In a contemporary context, where the notion of the frontier has been replaced with the much more rigid and limited notion of the border, or diluted into a depoliticized notion of borderlessness and cosmopolitanism, I think it might be useful to reinvent the concept of the frontier as a site where human potentiality is simultaneously realized and circumcised. The frontier is not a no man’s land, nor is it a neutral space for well-intended, moderated dialogue. The frontier is characterized by a landscape of extremes, where survival remains an open question and where anxiety and fear are potent motivators for inventiveness as well as apocalyptic impulses. A frontier society in contemporary times is a site where necropolitics and the politics of hope meet, where a utopian vision for the future is constantly undercut by the remains and stigmatas of the past. It is an environment of extremes where individuals and groups are confronted with the risks and possibilities of being at the limits of their own habitus, histories, ethics, and at the limits of the racial, economical, cultural, political configurations that have served as their points of reference.

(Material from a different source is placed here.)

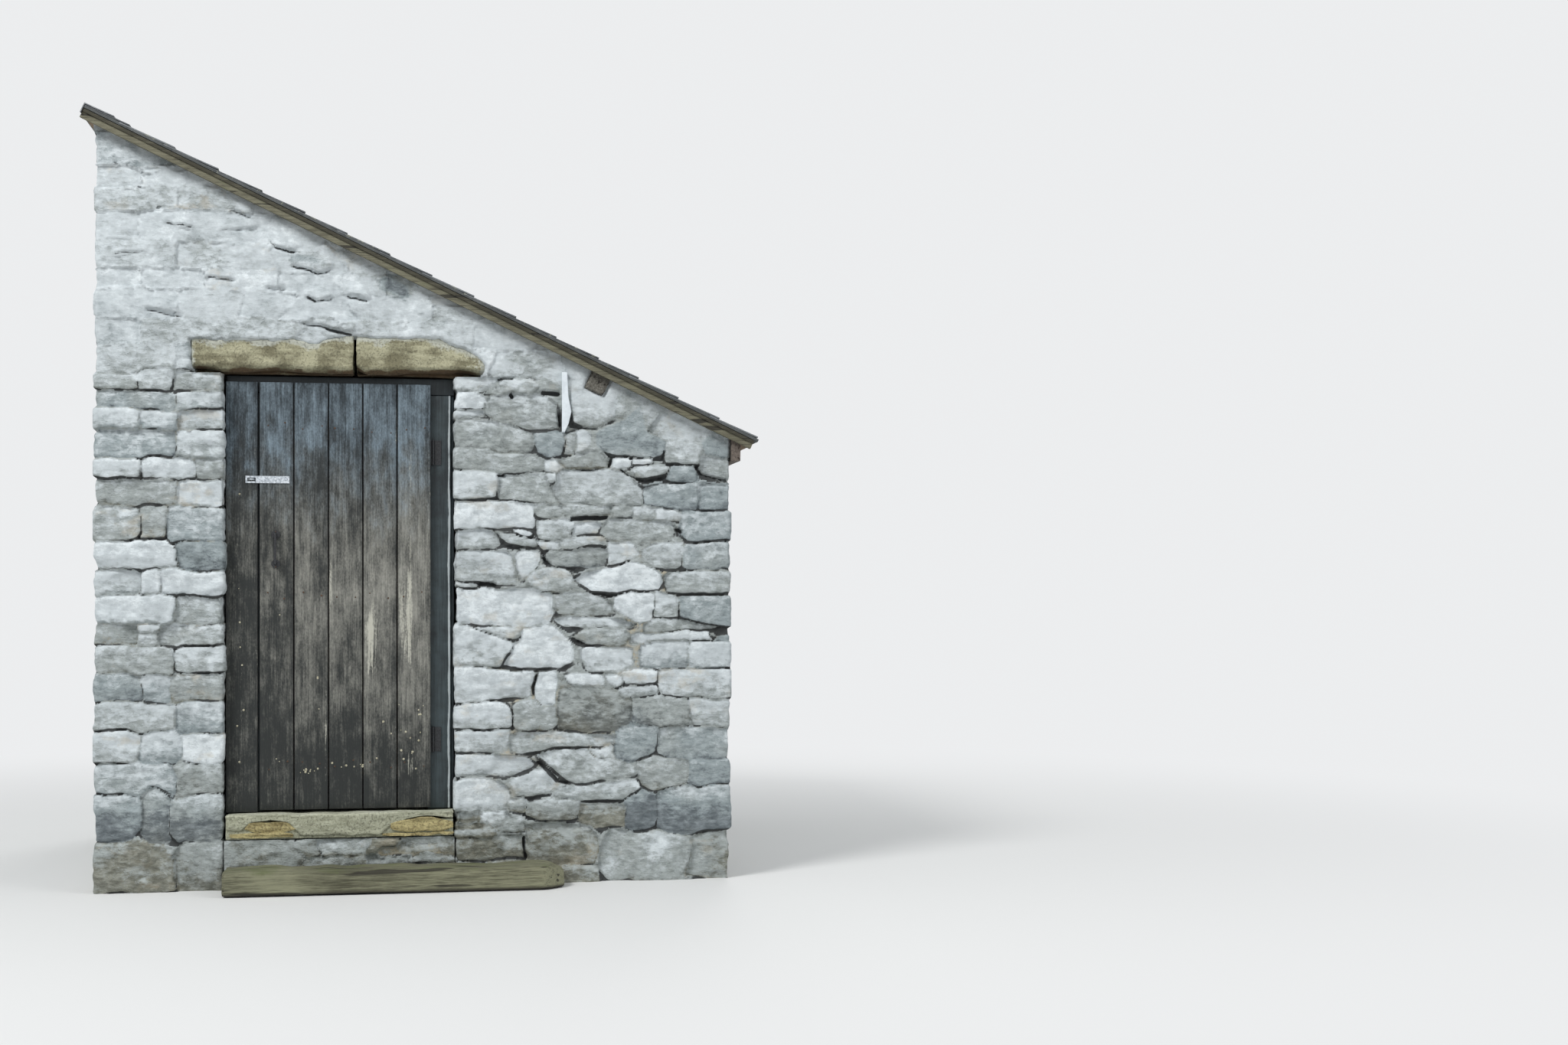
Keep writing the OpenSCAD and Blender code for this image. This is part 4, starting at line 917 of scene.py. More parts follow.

One can argue that the concept of the frontier is more relevant than ever, as colonial metropolises are slowly turning into frontier societies. Europe and North America are enveloping themselves in discourses of fear and anxiety about the inevitable arrival of barbarians from their former colonies just as they begin to be faced with the true implications of their discourses on universal human rights and their humanitarian interventions.
As a country that has been faced with these fundamental questions and lived through their consequences, South Africa can be an especially rich site for exploring the potentiality and limits of the concept of the frontier today. If we draw on the South African experience, the frontier might be a stimulating concept to think and imagine a radical humanism as it pushes us to face the limits of humanity and inhumanity, and examine the various forms each might take in contemporary societies.